At the time, eating out in Russia was such a luxury that McDonald’s was among some peoples’ first experiences at a restaurant. Konstantin Sonin, who teaches political economics at the University of Chicago, grew up in Russia and was 18 when McDonald’s opened there. During his first visit, he got french fries.

The fast-food chain was unlike anything the Soviet Union had experienced before, he said. It was clean, the service was friendly and the packaging was all plastic foam, paper and plastic.

“In the Soviet Union, plastic bags were a kind of a very rare thing,” Sonin said. “So everything disposable was an unusual thing and an unusual concept.”

Even though Russians had an anti-American attitude, he said they looked at McDonald’s with so much hope. “They were looking at this as a window to a different world. It was suddenly the beginning of a happier, happier Russia.”

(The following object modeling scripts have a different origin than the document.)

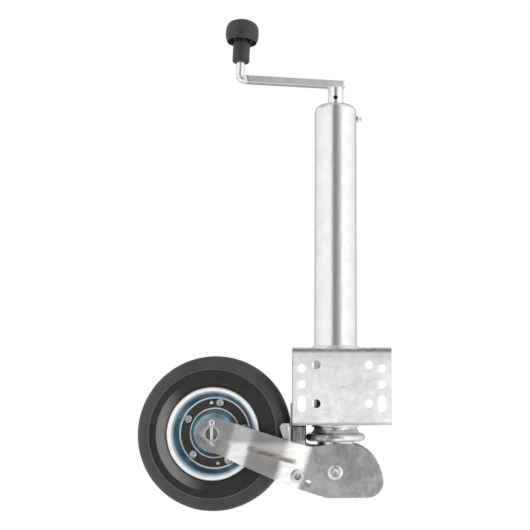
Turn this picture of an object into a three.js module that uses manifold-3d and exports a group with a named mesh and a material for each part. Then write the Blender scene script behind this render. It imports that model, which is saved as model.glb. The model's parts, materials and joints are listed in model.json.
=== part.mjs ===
/**
 * Trailer tongue jack with a folding wheel, retracted and folded up for towing.
 *
 * Millimetres, +Z up. The origin is the centre of the mounting bracket's outer face.
 * The bracket faces -Y, the tube stands behind it, and the folded wheel lies towards -X.
 */
import * as THREE from "three";
import { mergeVertices, toCreasedNormals } from "three/addons/utils/BufferGeometryUtils.js";
import Module from "manifold-3d";

// ---- Driving dimensions -------------------------------------------------------------------

const GAP = 0.3; // between pieces that touch
const RUNNING = 0.25; // between a pin and the hole it turns in

// Tube axis, seen from the bracket's centre
const TUBE_X = -9;
const TUBE_Y = 40;

// Outer tube
const TUBE_R = 30;
const TUBE_WALL = 3;
const TUBE_TOP = 404;
const TUBE_DOME_R = 9;
const TUBE_TOP_WALL = 5;
const TUBE_FLARE_R = 34;
const TUBE_FLARE_TOP = -57.6;
const TUBE_LOW = -64.5;

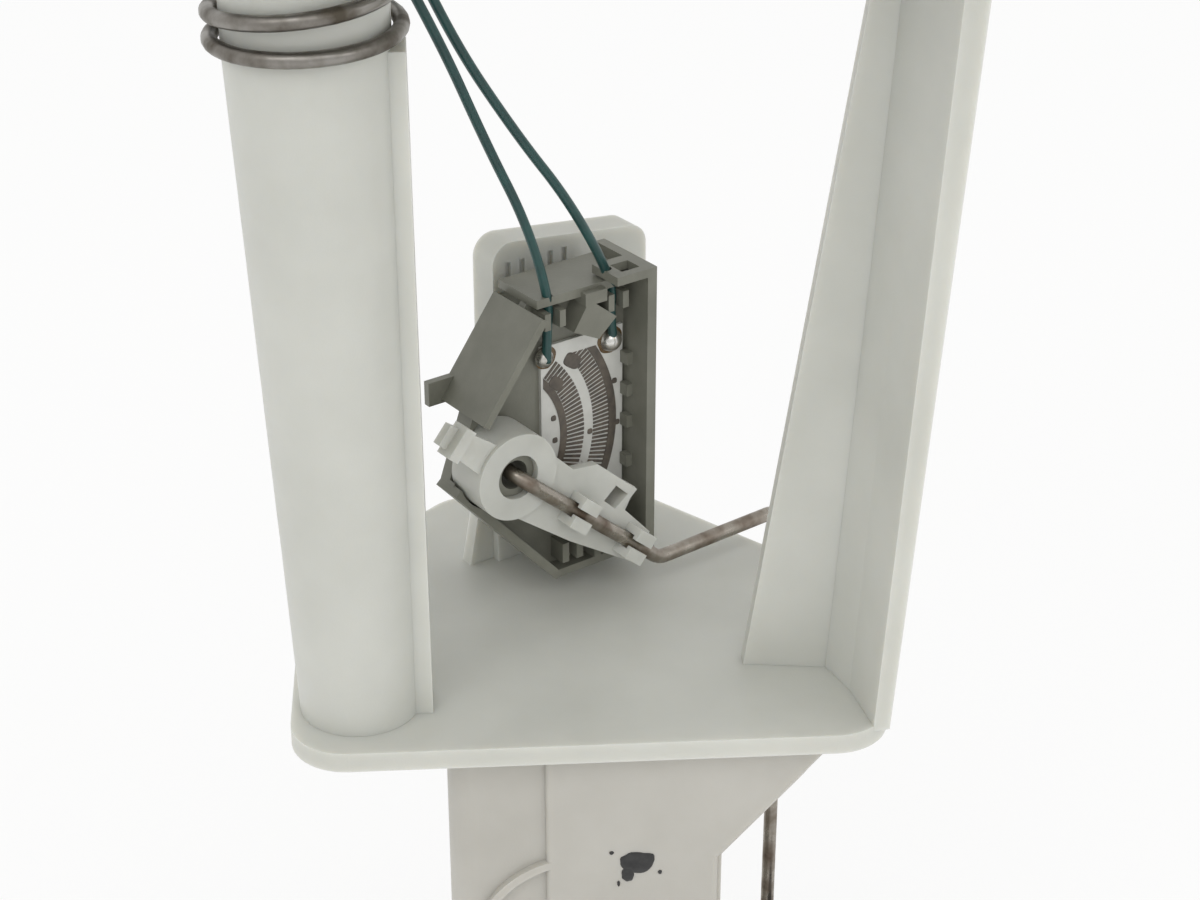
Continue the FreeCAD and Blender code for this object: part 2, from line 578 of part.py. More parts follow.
def build_leads():
    left = lead_path(LEAD_LEFT, [(24.0, 52.5, 83.0), (17.0, 50.5, 99.0), (8.4, 46.2, 122.0), (-5.6, 45.4, 150.0),
                                 (-5.6, 46.0, LEAD_END_Z)])
    right = lead_path(LEAD_RIGHT, [(32.5, 55.5, 85.5), (22.6, 53.0, 100.0), (10.4, 49.6, 121.0), (-1.4, 49.0, 150.0),
                                   (-1.4, 48.2, LEAD_END_Z)])
    return rod(left, LEAD_R), rod(right, LEAD_R)


def build_solder(leads):
    drops = []
    for (u, v, h), r in ((LEAD_LEFT[0], 2.0), (LEAD_RIGHT[0], 2.4)):
        ball = Part.makeSphere(r, at(u, v + 0.6, 0.35)).common(block(u - 5, u + 5, v - 5, v + 5, 0.35, 5))
        drops.append(ball)
    return seat(Part.makeCompound(drops)).cut(list(leads))


def build_rotor(arm_wire):
    d = ARM_DEG
    low, high = FRONT_H + 0.4, ARM_H - WIRE_R
    hub = boss(0, 0, 0.8, ARM_H - 0.7, HUB_R)
    collar = boss(0, 0, 0.05, 0.9, HUB_R - 3.1)
    beam = plate([polar(r, t, d) for r, t in ((0, -7.5), (22, -6), (40, -3.6), (40, 3.6), (22, 6), (0, 7.5))], low, high)
    tail = plate([polar(r, t, d) for r, t in ((0, -4), (-21, -2.2), (-21, 2.2), (0, 4))], low, high)
    carriage = plate([(18.5, -4.2), (29.6, -12.4), (26, -18.6), (17.4, -13.5)], 5.6, low + 1.0)
    shelf = plate([(10, -2.5), (19.5, -3.6), (29.4, -12.4), (24, -17)], low, high)
    parts = [hub, collar, beam, tail, carriage, shelf]
    for r in (15.4, 33.4):
        for s in (-1, 1):
            stem = [(r, s * 1.55), (r + 5, s * 1.55), (r + 5, s * 3.3), (r, s * 3.3)]
            head = [(r, s * 0.8), (r + 5, s * 0.8), (r + 5, s * 3.3), (r, s * 3.3)]
            parts.append(plate([polar(a, b, d) for a, b in stem], high - 0.5, ARM_H + 2.0))
            parts.append(plate([polar(a, b, d) for a, b in head], ARM_H + 1.7, ARM_H + 2.9))
    parts.append(plate([polar(r, t, d) for r, t in ((-19, -3.4), (-16.5, -3.4), (-16.5, 3.4), (-19, 3.4))],
                       low, high + 2.2))
    body = fuse(parts)
    window = plate([(21.1, -12.4), (24.1, -9.9), (27.1, -12.8), (23.8, -15.1)], 0, ARM_H + 5)
    return body.cut([boss(0, 0, -3, ARM_H + 4, POST_R + RUN_FIT), window, arm_wire])


def build_wiper():
    pad = plate([(17.6, -5.6), (21, -5.6), (20.2, -12.0), (16.8, -10.4)], 5.0, 5.6)
    bridge = plate([(17.6, -8), (26.6, -16.4), (25.4, -17.6), (16.8, -10.4)], 5.0, 5.6)
    legs = []
    for r, deg in ((19.8, -26.0), (22.5, -24.5), (27.6, -33.0)):
        u, v = polar(r, 0, deg)
        legs.append(block(u - 0.7, u + 0.7, v - 0.9, v + 0.9, 0.5, 5.1))
    return fuse([pad, bridge] + legs)


def build_arm_wire():
    pts = [at(0, 0, 2.0), at(0, 0, ARM_H), at(ARM_BEND[0], ARM_BEND[1], ARM_H), at(ARM_REACH, ARM_BEND[1] + 0.6, ARM_H),
           at(ARM_REACH, FLOAT_DROP, ARM_H), at(ARM_REACH, FLOAT_DROP, ARM_H + 8 + FLOAT_LEN)]
    return rod(pts, WIRE_R, 4.5)


FLOAT_H = ARM_H + 5.4


def build_float():
    body = boss(ARM_REACH, FLOAT_DROP, FLOAT_H, FLOAT_H + FLOAT_LEN, FLOAT_R)
    rims = [e for e in body.Edges if e.Curve.TypeId == "Part::GeomCircle"]
    body = body.makeFillet(1.5, rims)
    return body.cut(boss(ARM_REACH, FLOAT_DROP, 0, 90, WIRE_R + RUN_FIT))


def build_clip():
    h = FLOAT_H + FLOAT_LEN + SEAT_FIT
    return boss(ARM_REACH, FLOAT_DROP, h, h + 0.8, 4.0).cut(boss(ARM_REACH, FLOAT_DROP, 0, 90, WIRE_R))


def export(name, shape):
    s = shape.copy()
    s.translate(V(-AXIS_X, -AXIS_Y, -FLOOR_Z))
    if not s.isValid():
        print("invalid", name)
    s.exportStep("parts/" + name + ".step")
    b = s.BoundBox
    print(name, len(s.Solids), round(s.Volume / 1000, 2), [round(v, 1) for v in
          (b.XMin, b.XMax, b.YMin, b.YMax, b.ZMin, b.ZMax)])


arm_wire = build_arm_wire()
leads = build_leads()
nodes = {
    "flange_cover": build_flange(),
    "flange_seal": build_seal(),
    "connector_pins": build_pins(),
    "guide_tube": build_guide_tube(),
    "guide_leg": build_leg(),
    "guide_spring": build_spring(),
    "carrier_frame": build_carrier(),
    "guide_bush": build_bush(),
    "pump_housing": build_pump_housing(),
    "base_cover": build_base(),
    "strainer_frame": build_strainer_frame(),
    "strainer_mesh": build_strainer_mesh(),
    "pump_can": build_can(),
    "pump_outlet_cap": build_outlet_cap(),
    "pump_inlet_cap": build_inlet_cap(),
    "pump_magnets": build_magnets(),
    "pump_brushes": build_brushes(),
    "pump_mount": build_mount(),
    "pump_armature": build_armature(),
    "pump_impeller": build_impeller(),
    "pump_shaft": build_shaft(),
    "sender_housing": seat(build_sender_housing()).cut(list(leads)),
    "sender_card": seat(build_card()),
    "sender_tracks": seat(build_tracks()),
    "sender_solder": build_solder(leads),
    "sender_wire_left": leads[0],
    "sender_wire_right": leads[1],
    "sender_rotor": seat(build_rotor(arm_wire)),
    "sender_wiper": seat(build_wiper()),
    "float_wire": seat(arm_wire),
    "float": seat(build_float()),
    "float_clip": seat(build_clip()),
}
for node, shape in nodes.items():
    export(node, shape)
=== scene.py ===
import math

import bmesh
import bpy
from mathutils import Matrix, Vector, noise


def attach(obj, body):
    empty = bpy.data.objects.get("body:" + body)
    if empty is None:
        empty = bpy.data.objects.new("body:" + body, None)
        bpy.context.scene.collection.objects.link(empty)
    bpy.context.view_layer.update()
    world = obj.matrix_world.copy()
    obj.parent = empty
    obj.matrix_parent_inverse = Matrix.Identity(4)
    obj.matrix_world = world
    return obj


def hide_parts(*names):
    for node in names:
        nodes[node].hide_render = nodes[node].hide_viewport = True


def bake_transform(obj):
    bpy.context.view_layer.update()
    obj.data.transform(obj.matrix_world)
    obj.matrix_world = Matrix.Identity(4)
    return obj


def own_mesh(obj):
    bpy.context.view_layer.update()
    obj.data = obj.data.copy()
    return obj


# Fuel pump module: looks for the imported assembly, in metres, in the row frame.

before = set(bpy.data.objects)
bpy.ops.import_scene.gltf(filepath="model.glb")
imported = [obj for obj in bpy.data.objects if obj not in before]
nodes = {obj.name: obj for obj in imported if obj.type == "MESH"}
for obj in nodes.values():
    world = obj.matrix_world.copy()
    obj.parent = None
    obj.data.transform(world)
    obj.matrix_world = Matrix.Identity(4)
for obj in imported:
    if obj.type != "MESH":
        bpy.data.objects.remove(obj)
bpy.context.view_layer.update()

MM = 0.001
# the deck's front left corner, in millimetres from the row's origin
DECK = Vector((-36.0, -40.0, 124.0))


def row(x, y, z):
    """A point given in millimetres from the deck's front left corner, in the row frame."""
    return (Vector((x, y, z)) + DECK) * MM


SENDER_TURN = math.radians(32.6)
PIVOT = (15.8, 49.2, 34.9)


def sender_point(u, v, h):
    """A point on the sender: u along the card, v up, h out of its face."""
    c, s = math.cos(SENDER_TURN), math.sin(SENDER_TURN)
    return row(PIVOT[0] + u * c + h * s, PIVOT[1] + u * s - h * c, PIVOT[2] + v)


# camera

CAMERA_AT = Vector((-0.0263, -0.4134, 0.383))
CAMERA_LOOK = Vector((0.0586, 0.8827, -0.4664))
CAMERA_LENS = 73.23

camera_data = bpy.data.cameras.new("camera")
camera_data.lens = CAMERA_LENS
camera_data.sensor_width = 36.0
camera_data.sensor_fit = "HORIZONTAL"
camera_data.clip_start = 0.01
camera = bpy.data.objects.new("camera", camera_data)
camera.location = CAMERA_AT
camera.rotation_euler = CAMERA_LOOK.to_track_quat("-Z", "Y").to_euler()
bpy.context.scene.collection.objects.link(camera)
bpy.context.scene.camera = camera
bpy.context.scene.view_settings.view_transform = "Standard"


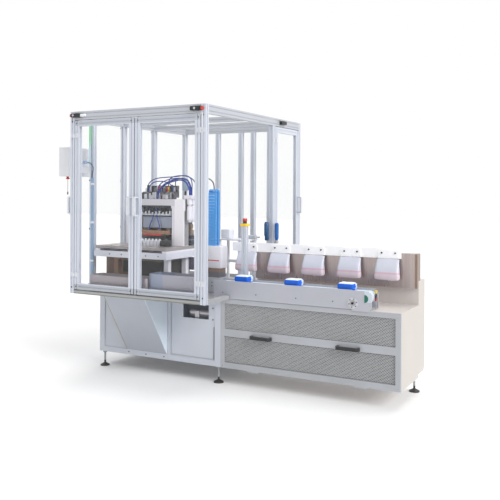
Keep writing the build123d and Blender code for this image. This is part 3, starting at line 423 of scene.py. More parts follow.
GANTRY_FACES = (
    Zone((-482, -350, 1010), (-390, -330, 1385), srgb(253, 250, 254)),
    Zone((-965, -350, 1328), (-482, -330, 1380), srgb(218, 215, 222)),
    Zone((-420, -333, 1014), (-378, -180, 1374), srgb(154, 149, 149)),
)
AIR_BOWL = Zone((85, 260, 1040), (135, 340, 1190), srgb(24, 104, 184))
AIR_CUP = Zone((85, 260, 970), (135, 340, 1040), srgb(190, 186, 180))
TABLE_TOP = Zone((-1100, -590, 984.5), (-385, -170, 1012), srgb(158, 150, 149))
TABLE_APRON = Zone((-1100, -590, 915), (-385, -170, 972), srgb(222, 224, 234))
HOUSING_PARTS = (
    Zone((-880, -530, 894), (-400, -180, 925), srgb(112, 102, 86)),
    Zone((-1010, -530, 640), (-880, -180, 925), srgb(146, 114, 90)),
    Zone((-880, -530, 640), (-800, -180, 800), srgb(110, 88, 74)),
)
HEATER_BAR = Zone((-845, -360, 1095), (-515, -255, 1132), srgb(150, 116, 92))
HEATER_PLATE = Zone((-845, -360, 1150), (-515, -240, 1252), srgb(150, 156, 172))
CABINET_END = Zone((1377.5, -430, 100), (1385, 200, 830), srgb(200, 193, 187))
WALL_END = Zone((1362, -40, 700), (1390, 60, 1100), srgb(140, 120, 107))
PLATE_END = Zone((1129, -436, 700), (1190, -425, 780), srgb(206, 216, 226))
STOP_COLLAR = Zone((60, -300, 1170), (150, -200, 1200.5), srgb(255, 208, 12))
STOP_NECK = Zone((60, -300, 1200.5), (150, -200, 1219), srgb(40, 40, 42))
STRIP_LENGTHS = (
    Zone((-1165, -590, 1600), (-1135, -570, 1800), srgb(172, 200, 214)),
    Zone((-1165, -590, 1800), (-1135, -570, 1845), srgb(122, 196, 164)),
)
REAR_PARTS = (
    Zone((-640, -240, 1000), (-380, -180, 1093), srgb(50, 52, 62)),
    Zone((-640, -240, 1052), (-380, -180, 1060), srgb(120, 122, 134)),
    Zone((-890, -240, 1000), (-640, -220, 1093), srgb(150, 148, 152)),
    Zone((-890, -240, 1240), (-560, -220, 1320), srgb(98, 106, 116)),
    Zone((-540, -215, 640), (-436, -170, 1000), srgb(146, 150, 162)),
    Zone((-436, -215, 800), (-380, -170, 1000), srgb(82, 78, 98)),
)
BEARING_BORE = Zone((1036, -462, 677), (1062, -447.8, 703), srgb(32, 32, 34))
BEARING_RING = Zone((1026, -447.7, 667), (1072, -440.8, 713), srgb(168, 166, 170))
STATION_FEET = (
    Zone((-265, -240, 640), (-115, -120, 768), srgb(172, 175, 182)),
    Zone((-265, -240, 768), (-115, -120, 812), srgb(84, 82, 88)),
)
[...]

McDonald’s wasn’t affordable. But it felt democratic. For instance, it only accepted rubles, while many other restaurants prioritized more valuable forms of currency, and it helped Russians feel like change was coming. The Soviet Union dissolved just two years later. 

“We forget, 30 years ago, McDonald’s was a symbol of modernity,” said Miguel Centeno, a professor of sociology at Princeton University who has studied globalization by mapping McDonald’s. “And that you have enough of an economy and enough of a society to be able to sustain it,” he said.

And sustain it they did — growing to 850 locations. Sonin said McDonald’s decision to temporarily close them earlier this month is a big blow.

“I think a lot of people consider this explicitly as the country moving backward,” he said.

And those who weren’t alive back then, Sonin added, are getting a peek at what living in Russia was like during the Cold War.